* EXERCISE DESCRIPTION *
It is required that all of the data be written out exactly.

* DATA BLOCK *
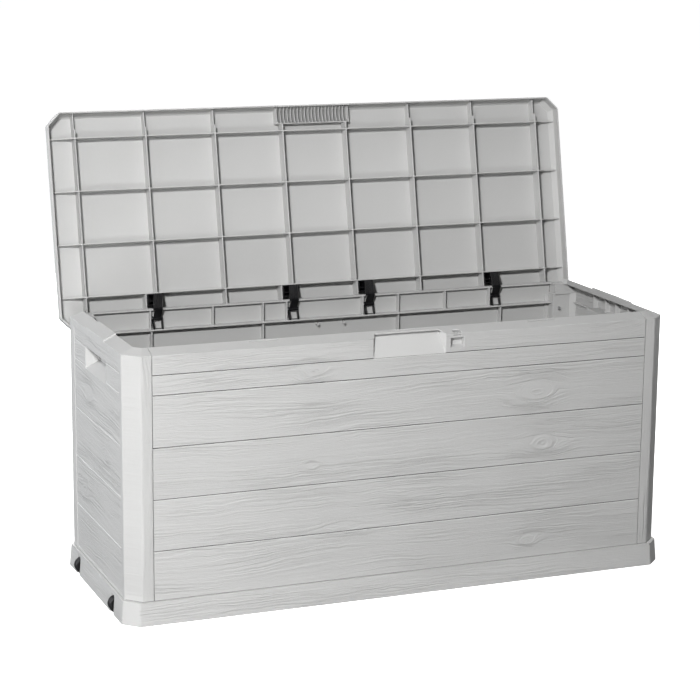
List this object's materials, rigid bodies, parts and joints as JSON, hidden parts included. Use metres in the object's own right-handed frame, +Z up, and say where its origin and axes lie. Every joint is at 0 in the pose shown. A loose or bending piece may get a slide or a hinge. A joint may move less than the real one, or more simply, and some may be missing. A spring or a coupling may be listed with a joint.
{
  "type": "deck storage box",
  "caption": "Long resin garden storage box with plank-look panels, scooped end handles, a front finger recess, a hinged ribbed lid held open, and small wheels under one end.",
  "frame": {"origin": "centre of the footprint, on the ground under the centre foot of the base tray", "axes": "+X to the right along the box's length, -Y to the front where the finger recess is, +Z up; the lid is stored open"},
  "size_m": [1.176, 0.5748, 0.9275],
  "materials": {
    "resin": "matte, embossed wood grain on the outside",
    "black_plastic": "satin black moulding",
    "steel": "zinc plated"
  },
  "bodies": {
    "box": {"base_tray": "resin", "front_panel": "resin", "back_panel": "resin", "left_end_panel": "resin", "right_end_panel": "resin", "corner_screws": "steel", "axle_front": "steel", "axle_rear": "steel", "hinge_bracket_1": "black_plastic", "hinge_bracket_2": "black_plastic", "hinge_bracket_3": "black_plastic", "hinge_bracket_4": "black_plastic", "hinge_pin_1": "steel", "hinge_pin_2": "steel", "hinge_pin_3": "steel", "hinge_pin_4": "steel"},
    "lid": {"lid": "resin", "hinge_arm_1": "black_plastic", "hinge_arm_2": "black_plastic", "hinge_arm_3": "black_plastic", "hinge_arm_4": "black_plastic"},
    "wheel_front": {"wheel_front": "black_plastic"},
    "wheel_rear": {"wheel_rear": "black_plastic"}
  },
  "joints": [
    {"name": "lid_hinge", "type": "hinge", "parent": "box", "child": "lid", "pos_m": [0, 0.2097, 0.5067], "axis": [1, 0, 0], "range_deg": [0, 101.8]},
    {"name": "wheel_front_spin", "type": "hinge", "parent": "box", "child": "wheel_front", "pos_m": [-0.574, -0.127, 0.018], "axis": [0, 1, 0], "continuous": true},
    {"name": "wheel_rear_spin", "type": "hinge", "parent": "box", "child": "wheel_rear", "pos_m": [-0.574, 0.127, 0.018], "axis": [0, 1, 0], "continuous": true}
  ]
}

* EXERCISE OUTPUT *
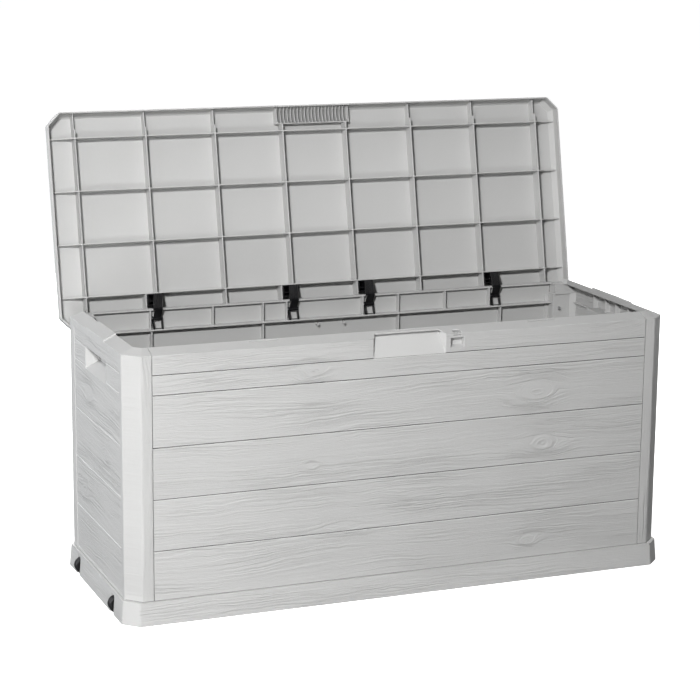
List this object's materials, rigid bodies, parts and joints as JSON, hidden parts included. Use metres in the object's own right-handed frame, +Z up, and say where its origin and axes lie. Every joint is at 0 in the pose shown. A loose or bending piece may get a slide or a hinge. A joint may move less than the real one, or more simply, and some may be missing. A spring or a coupling may be listed with a joint.
{
  "type": "deck storage box",
  "caption": "Long resin garden storage box with plank-look panels, scooped end handles, a front finger recess, a hinged ribbed lid held open, and small wheels under one end.",
  "frame": {"origin": "centre of the footprint, on the ground under the centre foot of the base tray", "axes": "+X to the right along the box's length, -Y to the front where the finger recess is, +Z up; the lid is stored open"},
  "size_m": [1.176, 0.5748, 0.9275],
  "materials": {
    "resin": "matte, embossed wood grain on the outside",
    "black_plastic": "satin black moulding",
    "steel": "zinc plated"
  },
  "bodies": {
    "box": {"base_tray": "resin", "front_panel": "resin", "back_panel": "resin", "left_end_panel": "resin", "right_end_panel": "resin", "corner_screws": "steel", "axle_front": "steel", "axle_rear": "steel", "hinge_bracket_1": "black_plastic", "hinge_bracket_2": "black_plastic", "hinge_bracket_3": "black_plastic", "hinge_bracket_4": "black_plastic", "hinge_pin_1": "steel", "hinge_pin_2": "steel", "hinge_pin_3": "steel", "hinge_pin_4": "steel"},
    "lid": {"lid": "resin", "hinge_arm_1": "black_plastic", "hinge_arm_2": "black_plastic", "hinge_arm_3": "black_plastic", "hinge_arm_4": "black_plastic"},
    "wheel_front": {"wheel_front": "black_plastic"},
    "wheel_rear": {"wheel_rear": "black_plastic"}
  },
  "joints": [
    {"name": "lid_hinge", "type": "hinge", "parent": "box", "child": "lid", "pos_m": [0, 0.2097, 0.5067], "axis": [1, 0, 0], "range_deg": [0, 101.8]},
    {"name": "wheel_front_spin", "type": "hinge", "parent": "box", "child": "wheel_front", "pos_m": [-0.574, -0.127, 0.018], "axis": [0, 1, 0], "continuous": true},
    {"name": "wheel_rear_spin", "type": "hinge", "parent": "box", "child": "wheel_rear", "pos_m": [-0.574, 0.127, 0.018], "axis": [0, 1, 0], "continuous": true}
  ]
}